A bubble’s lift-off diameter is essential as the boundary condition of wall heat transfer model and interfacial area transport equation. Force analysis and dimensionless analysis were conducted to develop a predictive model of bubble lift-off diameter. Based on force analysis, the bubble growth force and the shear lift force, which control bubble lift-off, are arranged as a combination of the Jacob number, the Prandtl number, and the Reynolds number. Considering the effect of bulk liquid subcooling, the dimensionless subcooling was introduced into the correlation.

Based on our analysis, bubble lift-off diameter is correlated with the measured data from the relevant literature.

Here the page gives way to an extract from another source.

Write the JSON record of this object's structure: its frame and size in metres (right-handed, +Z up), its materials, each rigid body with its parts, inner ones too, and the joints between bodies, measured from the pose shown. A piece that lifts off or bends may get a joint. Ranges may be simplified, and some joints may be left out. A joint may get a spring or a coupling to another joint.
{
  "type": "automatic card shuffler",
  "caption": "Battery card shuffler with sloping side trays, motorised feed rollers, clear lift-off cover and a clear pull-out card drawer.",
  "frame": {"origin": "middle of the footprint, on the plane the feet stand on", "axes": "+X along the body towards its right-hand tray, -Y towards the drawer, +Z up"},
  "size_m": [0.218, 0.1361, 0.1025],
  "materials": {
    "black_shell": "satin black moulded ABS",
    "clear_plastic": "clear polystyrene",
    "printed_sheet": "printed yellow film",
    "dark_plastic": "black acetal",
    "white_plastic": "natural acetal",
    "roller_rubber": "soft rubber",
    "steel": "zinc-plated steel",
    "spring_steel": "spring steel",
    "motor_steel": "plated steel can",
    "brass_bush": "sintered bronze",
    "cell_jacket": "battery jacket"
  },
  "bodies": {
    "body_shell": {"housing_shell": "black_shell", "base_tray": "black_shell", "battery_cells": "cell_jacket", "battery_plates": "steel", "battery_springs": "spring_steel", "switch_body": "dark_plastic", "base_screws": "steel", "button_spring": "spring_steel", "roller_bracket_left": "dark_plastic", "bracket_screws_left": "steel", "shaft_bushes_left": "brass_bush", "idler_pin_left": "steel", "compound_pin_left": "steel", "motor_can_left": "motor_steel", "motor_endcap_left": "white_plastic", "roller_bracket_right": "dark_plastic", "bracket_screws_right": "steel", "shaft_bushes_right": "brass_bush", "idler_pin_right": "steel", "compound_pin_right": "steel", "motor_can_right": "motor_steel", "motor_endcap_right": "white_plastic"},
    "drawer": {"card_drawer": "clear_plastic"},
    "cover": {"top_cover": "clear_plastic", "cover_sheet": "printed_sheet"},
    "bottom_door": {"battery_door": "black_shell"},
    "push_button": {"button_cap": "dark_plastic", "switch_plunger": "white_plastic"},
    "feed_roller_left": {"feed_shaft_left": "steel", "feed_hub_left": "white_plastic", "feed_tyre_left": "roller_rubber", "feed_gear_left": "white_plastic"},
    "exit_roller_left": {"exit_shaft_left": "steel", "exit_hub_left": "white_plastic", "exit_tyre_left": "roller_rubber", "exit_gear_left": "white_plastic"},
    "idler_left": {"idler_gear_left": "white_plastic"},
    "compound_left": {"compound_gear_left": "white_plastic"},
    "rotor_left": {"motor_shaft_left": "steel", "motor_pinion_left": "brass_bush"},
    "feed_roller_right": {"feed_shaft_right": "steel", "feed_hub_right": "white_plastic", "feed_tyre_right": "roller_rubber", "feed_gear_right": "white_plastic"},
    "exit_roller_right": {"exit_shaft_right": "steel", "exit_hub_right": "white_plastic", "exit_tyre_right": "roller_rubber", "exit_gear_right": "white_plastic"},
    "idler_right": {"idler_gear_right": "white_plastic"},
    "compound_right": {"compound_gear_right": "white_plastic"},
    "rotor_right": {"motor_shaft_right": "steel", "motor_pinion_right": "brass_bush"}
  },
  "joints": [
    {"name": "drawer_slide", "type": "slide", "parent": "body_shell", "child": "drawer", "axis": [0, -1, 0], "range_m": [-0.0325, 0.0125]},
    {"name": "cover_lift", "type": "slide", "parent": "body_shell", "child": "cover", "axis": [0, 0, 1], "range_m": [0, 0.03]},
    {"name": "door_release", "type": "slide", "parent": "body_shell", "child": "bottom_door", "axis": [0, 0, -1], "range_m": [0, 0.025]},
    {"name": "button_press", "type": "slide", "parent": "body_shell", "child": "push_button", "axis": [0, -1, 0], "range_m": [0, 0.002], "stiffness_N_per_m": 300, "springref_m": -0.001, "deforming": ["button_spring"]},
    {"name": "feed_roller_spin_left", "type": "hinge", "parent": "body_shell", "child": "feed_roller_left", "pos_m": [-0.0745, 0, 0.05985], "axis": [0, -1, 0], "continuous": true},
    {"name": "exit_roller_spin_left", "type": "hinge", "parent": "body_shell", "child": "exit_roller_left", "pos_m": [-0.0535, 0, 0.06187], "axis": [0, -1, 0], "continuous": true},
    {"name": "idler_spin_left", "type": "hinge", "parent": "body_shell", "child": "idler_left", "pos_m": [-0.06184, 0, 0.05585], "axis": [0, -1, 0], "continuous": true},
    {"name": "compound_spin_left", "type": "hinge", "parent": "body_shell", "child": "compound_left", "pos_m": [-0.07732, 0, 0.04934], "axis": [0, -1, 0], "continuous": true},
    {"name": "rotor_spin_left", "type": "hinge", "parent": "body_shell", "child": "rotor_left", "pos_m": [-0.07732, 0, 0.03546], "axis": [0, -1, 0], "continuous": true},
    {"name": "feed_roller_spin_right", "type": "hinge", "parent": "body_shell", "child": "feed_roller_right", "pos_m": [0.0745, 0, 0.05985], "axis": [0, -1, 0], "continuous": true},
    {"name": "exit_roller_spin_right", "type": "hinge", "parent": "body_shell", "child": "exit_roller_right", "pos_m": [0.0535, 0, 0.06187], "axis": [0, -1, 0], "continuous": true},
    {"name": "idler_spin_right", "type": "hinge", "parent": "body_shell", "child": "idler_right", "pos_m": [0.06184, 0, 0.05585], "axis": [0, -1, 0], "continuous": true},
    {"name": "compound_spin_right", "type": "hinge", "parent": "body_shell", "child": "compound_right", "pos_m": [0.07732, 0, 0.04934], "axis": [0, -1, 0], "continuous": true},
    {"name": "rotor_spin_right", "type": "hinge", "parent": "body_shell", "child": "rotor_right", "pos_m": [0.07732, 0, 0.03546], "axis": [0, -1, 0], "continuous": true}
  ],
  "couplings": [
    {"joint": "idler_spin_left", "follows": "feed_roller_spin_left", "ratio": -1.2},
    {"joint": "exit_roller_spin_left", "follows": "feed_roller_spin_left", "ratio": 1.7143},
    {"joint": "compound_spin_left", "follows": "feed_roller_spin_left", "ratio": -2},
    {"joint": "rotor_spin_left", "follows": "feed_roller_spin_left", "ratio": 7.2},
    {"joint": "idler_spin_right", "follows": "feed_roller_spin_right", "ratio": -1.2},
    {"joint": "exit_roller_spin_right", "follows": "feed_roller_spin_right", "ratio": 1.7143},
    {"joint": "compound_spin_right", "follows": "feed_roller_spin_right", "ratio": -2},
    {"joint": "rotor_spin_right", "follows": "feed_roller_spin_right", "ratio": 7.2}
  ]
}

The proposed model is applicable in pressures from 0.101 MPa to 0.3 MPa, mass flow rates from 85.89 to 1421.97 kg/(m²·s), heat flux from 60.7 to 1200 kW/m², and subcooling from 3 K to 60 K. To assess the performance of present model, comparisons between predictive models and experimental data were performed quantitively. The mean relative error of present model was 26.95%. The change tendencies of bubble lift-off diameter with dimensionless parameters were analyzed and discussed by force analysis or with reference to physical mechanisms. Bubble lift-off diameter increases with the Jacob number and the Prandtl number, while it decreases with the Reynolds number and dimensionless subcooling.